Readers on a budget should go for clad pans with an aluminum core. Aluminum is inexpensive and good enough at conducting heat for what you need it to do. Those willing to pay the higher price can go for copper. The pan will be quicker to get up to heat—and respond to adjustments in the heat dial just as aptly.
The crew at Cook’s Illustrated, which so far have conducted the most rigorous tests on the most popular brands and models of clad frying pans that every food blogger, I included, tends to quote, think the same way as I do:
In numerous tests, they crowned the All-Clad Tri-Ply Frying Pan—my personal favorite and a pick I often recommend to my readers—as the absolute best choice for daily cooking at home.

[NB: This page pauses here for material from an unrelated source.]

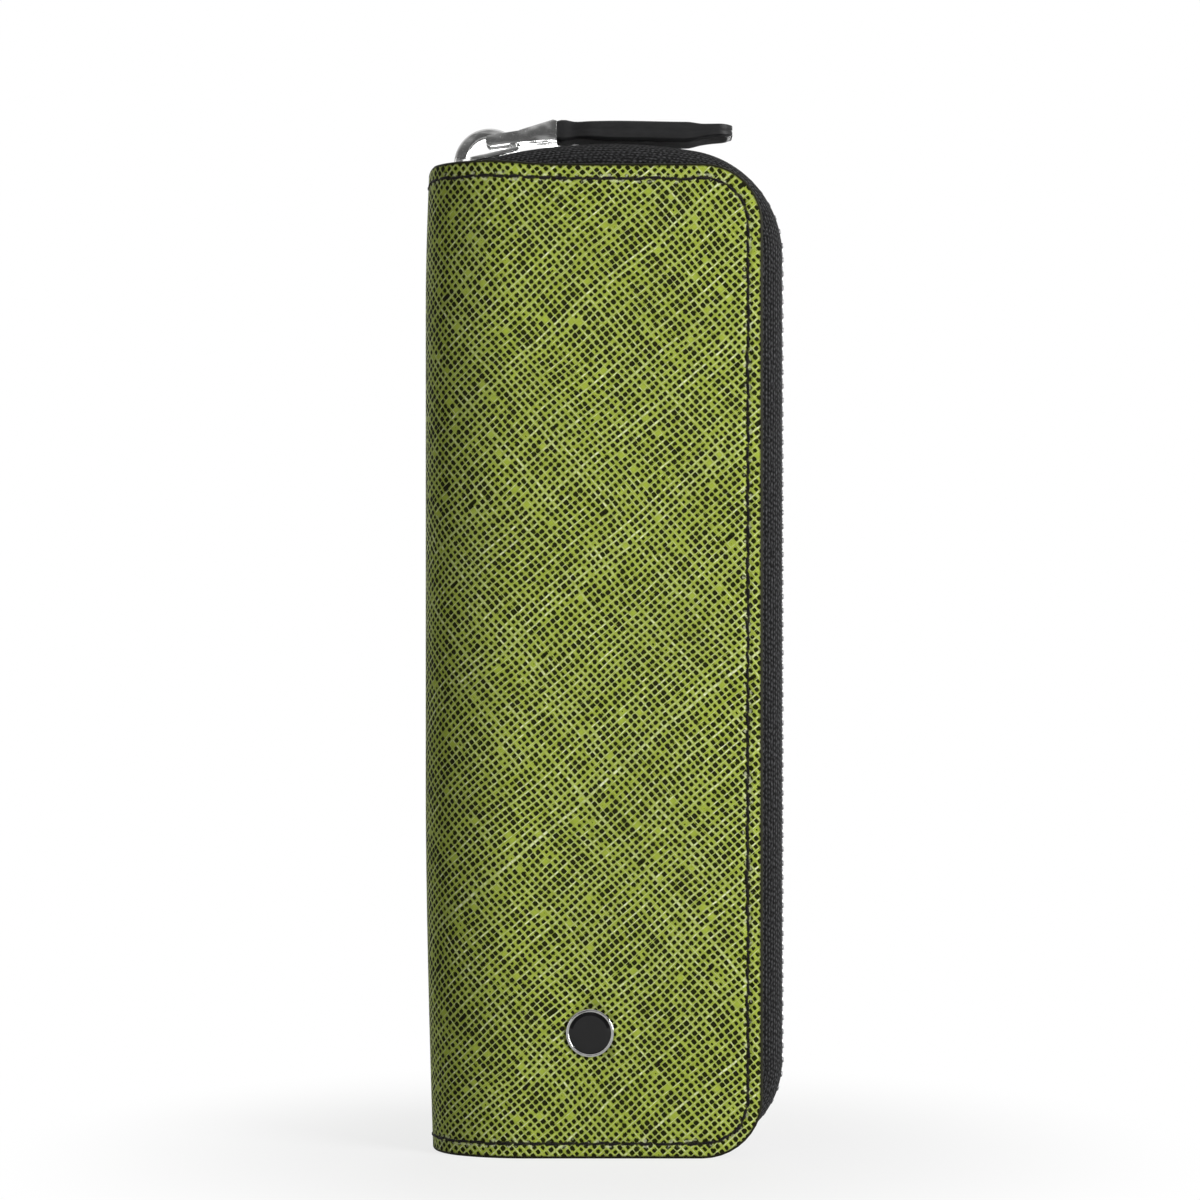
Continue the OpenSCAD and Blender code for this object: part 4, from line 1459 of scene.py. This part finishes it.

The reviewers at New York Times’ Wirecutter also seem to agree. “Cookware manufacturers also make five- and seven-ply stainless steel pans,” Elissa Sanci writes in an article titled, Choosing the Right Pan Can Make You a Better Cook. “We don’t think these expensive pans are worth their price tag.”
Sanci goes on to explain that five-ply and seven-ply pans took nearly twice as long to get up to heat than tri-ply ones, and they held on to heat longer, even after being taken off the heat, which could end up burning an otherwise perfectly-prepared dish.
Compared to five-ply and seven-ply, tri-ply pans are also not as expensive. Cheaper Tramontina 10-inch pans retail for $70/piece, and higher-end All-Clad or Misen pans sell for roughly $125/piece. When you consider that, as long as you don’t do anything stupid with them, they can last you a lifetime, that’s a pretty sweet deal.
A five-ply or seven-ply pan will set you back anywhere from two to three hundred bucks depending on the make, model, and retailer—a price point which I consider excessively high for any home cook, whether you’re just getting started or preparing to compete on the next season of Fox’s MasterChef.